Затем следует знаменитая открывающая фраза: «Все смешалось в доме Облонских». Традиционно считалось, что Толстой почерпнул эту идею из пушкинских «Повестей Белкина». Однако подлинные черновики и письмо Страхову (опубликованное лишь в 1949 году) заставляют нас в этом усомниться. Кроме того, в окончательной редакции Толстой предварил это предложение краткой максимой: «Все счастливые семьи похожи друг на друга, каждая несчастливая семья несчастлива по-своему». Вне зависимости от конкретных деталей композиции, налицо — свободная стремительная энергия зачина, и Томас Манн, вероятно, не ошибался, говоря, что ни один другой роман не трогается в путь с такой отвагой.
Как это сформулировали бы в традиционной поэтике, мы сразу попадаем in medias res [43] (Лат.) букв. «в середине дела» — термин традиционной поэтики, обозначающий начало повествования с центрального эпизода фабулы без предварительных пояснений; здесь можно перевести как «в гущу событий».
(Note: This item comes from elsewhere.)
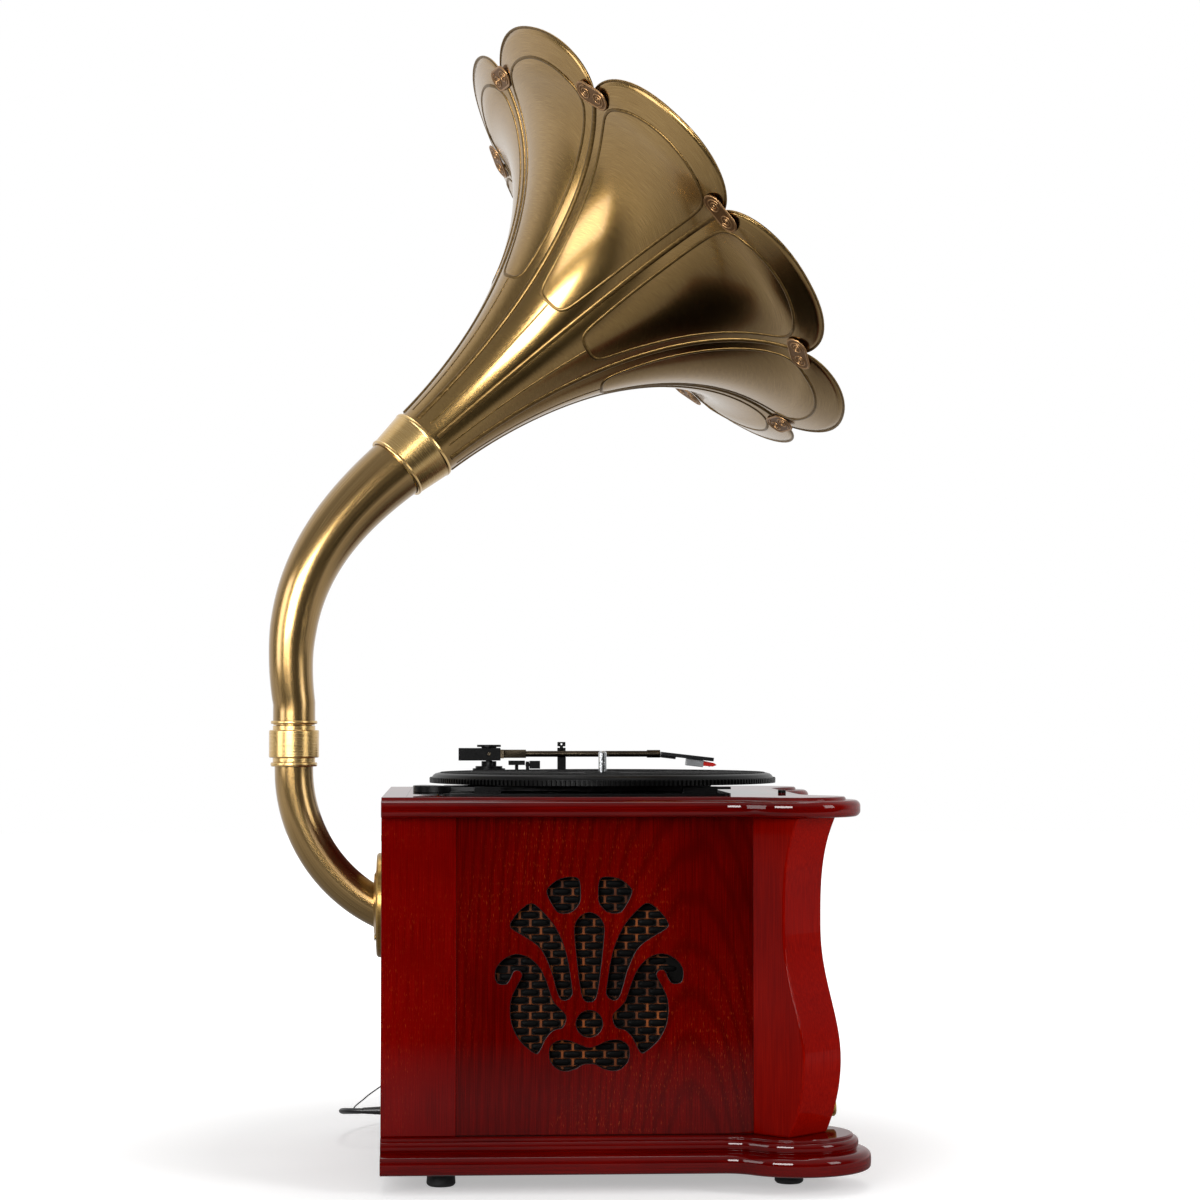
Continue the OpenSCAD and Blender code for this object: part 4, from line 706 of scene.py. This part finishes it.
# Horn
horn = {"swivelZ": 339.9, "back": 81, "turn": 15.8, "rise": 41.4, "tube": 16.9, "wall": 1.5,
        "bend": 136, "neck": 18.5, "neckEnd": 28, "throat": 32.5, "mouth": 206.5, "bell": 278,
        "petalOut": 37.3, "crown": 3.1, "lean": 64, "sheet": 1.2, "count": 8, "seam": -0.8,
        "collar": 35, "fixed": 35.7, "gap": 0.3, "bead": 4.02}
neckBow = [(0, 394.9), (-14.8, 489.9), (26, 550.1), (91.2, 604.0)]  # distance from axis, height
turned = radians(horn["turn"])
ahead3 = Vector((cos(turned), sin(turned), 0))
beside3 = Vector((-sin(turned), cos(turned), 0))


def bezier(points, t):
    s = 1 - t
    weights = (s ** 3, 3 * s * s * t, 3 * s * t * t, t ** 3)
    return Vector([sum(w * p[k] for w, p in zip(weights, points)) for k in (0, 1)])


def onAxis(z):
    return Vector((-horn["back"], 0, z))


def hornMatrix():
    rise = radians(horn["rise"])
    foot = Vector(neckBow[3]) + horn["collar"] * Vector((cos(rise), sin(rise)))
    at = foot[0] * ahead3 + onAxis(foot[1])
    return seat(*at, (horn["turn"], "Z"), (90 - horn["rise"], "Y"))


def pipe(name, node, path, radii, sides, **ends):
    rows = sweep(path, radii, sides, **ends)
    rows += reversed(sweep(path, [r - horn["wall"] for r in radii], sides, **ends))
    piece(name, merged([gridMesh(rows, closed=True, looped=True)]), neckBrass, node)


def elbowPipe():
    elbow = {"drop": 2.4, "sweep": 67, "steps": 40, "sides": 56}
    arcZ = horn["swivelZ"] - elbow["drop"]
    middle = Vector((horn["bend"] - horn["back"], 0, arcZ))
    path = [middle - horn["bend"] * Vector((cos(a), 0, sin(a)))
            for a in (radians(elbow["sweep"] * (1 - k / elbow["steps"]))
                      for k in range(elbow["steps"] + 1))]
    path += [onAxis(arcZ + 3), onAxis(arcZ + 6)]
    pipe("elbowPipe", "elbow_pipe", path, [horn["tube"]] * len(path), elbow["sides"],
         side=Vector((0, 1, 0)))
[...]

— тривиальная, но скандальная супружеская измена Степана Аркадьевича Облонского (Стивы). Повествуя о мелком адюльтере Облонского, Толстой — как бы между прочим — излагает ключевые темы романа. Степан Аркадьевич обращается за помощью к своей сестре, Анне Карениной. Она едет восстановить лад в смятенном доме. В том, что Анна впервые появляется в романе как та, кто чинит разваливающиеся браки, виден оттенок тревожной иронии, той самой шекспировской иронии, которая граничит с состраданием. Разговор Стивы с его разгневанной женой Долли, несмотря на комический блеск, предвосхищает трагические стычки между Анной и Алексеем Александровичем Карениным. Но эпизод с Облонскими — не просто прелюдия, где с совершенным мастерством излагаются ключевые мотивы; это — колесо, легко и непринужденно приводящее в движение многочисленные шестеренки повествования. Ибо хаос, посеянный в домашних делах Стивы, приведет к встрече Анны с Вронским.